It’s time to recall the tweet of former Blockstream Chief Strategy Officer and JAN3 founder Samson Mow.

In December, he staged one of those public performances that the crypto community especially loves during bullish times. Mow claimed that he had supposedly “fired an analyst who predicted Bitcoin at $60,000.” The reason: the forecast was too bearish, the belief too “wrong,” the number too unpleasant for a market that was then living in eternal optimism mode.

At the time, it looked like a joke teetering on arrogance. Bitcoin was high, sentiment even higher, and any talk of a drop was almost heresy. In crypto, there is an old tradition: while the price rises, analysis turns into religion, and doubts become a reason for exile.
Mow wrote that this person “would never work in this industry again.” The phrasing was not just sharp — it sounded like a cryptocurrency verdict. As if the market permanently cancels anyone who dared to remind that Bitcoin can not only soar but also fall. Especially fall.
And now, as BTC actually dips toward $60,000, this tweet begins to look almost like a work of art. Because the crypto market is a place where overconfidence ages faster than blocks in the chain.
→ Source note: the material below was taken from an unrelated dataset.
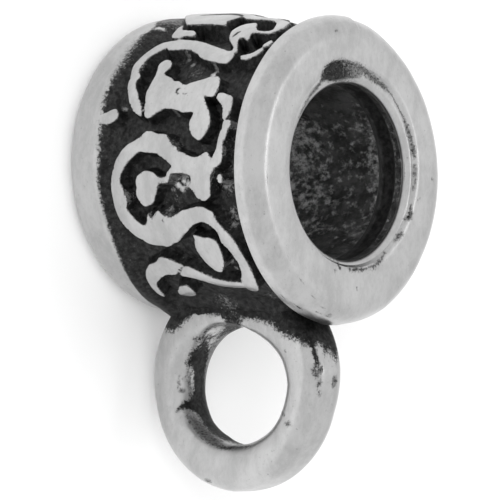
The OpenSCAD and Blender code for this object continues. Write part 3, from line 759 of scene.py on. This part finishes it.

The funniest part isn’t even that the prediction came close to reality. It’s how telling the industry’s psychology is: in moments of euphoria, the market doesn’t listen to the cautious, it listens to those promising $200,000 “by spring.” And then, when the price returns to earth, it suddenly becomes clear that the “fired analyst” was the only adult in the room.
A masterpiece of an analyst, if he ever existed. Because in crypto, sometimes it’s unclear who was actually fired — the person or common sense.